▶ _COLLECTED MATERIAL_
----------------
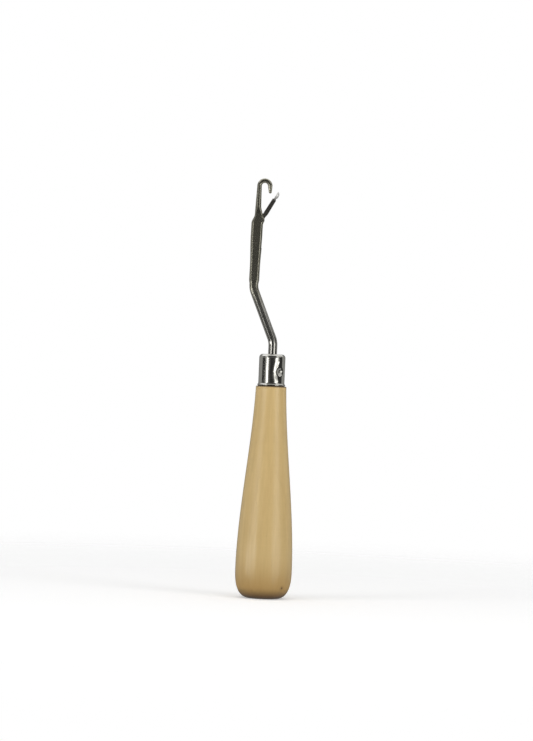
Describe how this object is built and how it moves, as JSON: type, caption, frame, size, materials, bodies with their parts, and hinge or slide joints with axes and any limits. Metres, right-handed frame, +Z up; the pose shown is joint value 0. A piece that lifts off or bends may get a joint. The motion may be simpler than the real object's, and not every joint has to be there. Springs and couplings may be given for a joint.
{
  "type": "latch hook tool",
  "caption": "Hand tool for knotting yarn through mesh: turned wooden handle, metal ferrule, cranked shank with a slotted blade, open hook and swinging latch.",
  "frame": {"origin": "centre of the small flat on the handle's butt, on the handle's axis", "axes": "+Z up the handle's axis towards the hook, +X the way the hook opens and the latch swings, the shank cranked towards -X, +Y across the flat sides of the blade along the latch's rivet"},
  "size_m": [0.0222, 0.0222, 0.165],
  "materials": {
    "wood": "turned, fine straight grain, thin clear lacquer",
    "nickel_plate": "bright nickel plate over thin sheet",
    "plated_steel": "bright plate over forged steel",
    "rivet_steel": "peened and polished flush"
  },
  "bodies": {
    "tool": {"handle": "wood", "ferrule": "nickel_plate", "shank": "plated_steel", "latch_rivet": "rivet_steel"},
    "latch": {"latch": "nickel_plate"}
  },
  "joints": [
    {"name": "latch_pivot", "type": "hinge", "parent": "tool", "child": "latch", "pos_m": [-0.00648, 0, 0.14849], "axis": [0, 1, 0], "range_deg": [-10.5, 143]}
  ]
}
----------------
▶ _TASK GOAL_
Every line of the data above should be reproduced word for word.

▶ _RESPONSE TO THIS EXERCISE_
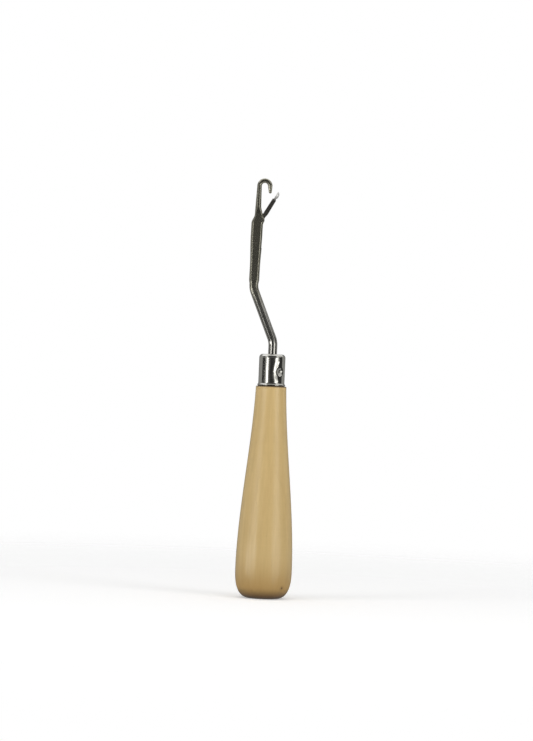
Describe how this object is built and how it moves, as JSON: type, caption, frame, size, materials, bodies with their parts, and hinge or slide joints with axes and any limits. Metres, right-handed frame, +Z up; the pose shown is joint value 0. A piece that lifts off or bends may get a joint. The motion may be simpler than the real object's, and not every joint has to be there. Springs and couplings may be given for a joint.
{
  "type": "latch hook tool",
  "caption": "Hand tool for knotting yarn through mesh: turned wooden handle, metal ferrule, cranked shank with a slotted blade, open hook and swinging latch.",
  "frame": {"origin": "centre of the small flat on the handle's butt, on the handle's axis", "axes": "+Z up the handle's axis towards the hook, +X the way the hook opens and the latch swings, the shank cranked towards -X, +Y across the flat sides of the blade along the latch's rivet"},
  "size_m": [0.0222, 0.0222, 0.165],
  "materials": {
    "wood": "turned, fine straight grain, thin clear lacquer",
    "nickel_plate": "bright nickel plate over thin sheet",
    "plated_steel": "bright plate over forged steel",
    "rivet_steel": "peened and polished flush"
  },
  "bodies": {
    "tool": {"handle": "wood", "ferrule": "nickel_plate", "shank": "plated_steel", "latch_rivet": "rivet_steel"},
    "latch": {"latch": "nickel_plate"}
  },
  "joints": [
    {"name": "latch_pivot", "type": "hinge", "parent": "tool", "child": "latch", "pos_m": [-0.00648, 0, 0.14849], "axis": [0, 1, 0], "range_deg": [-10.5, 143]}
  ]
}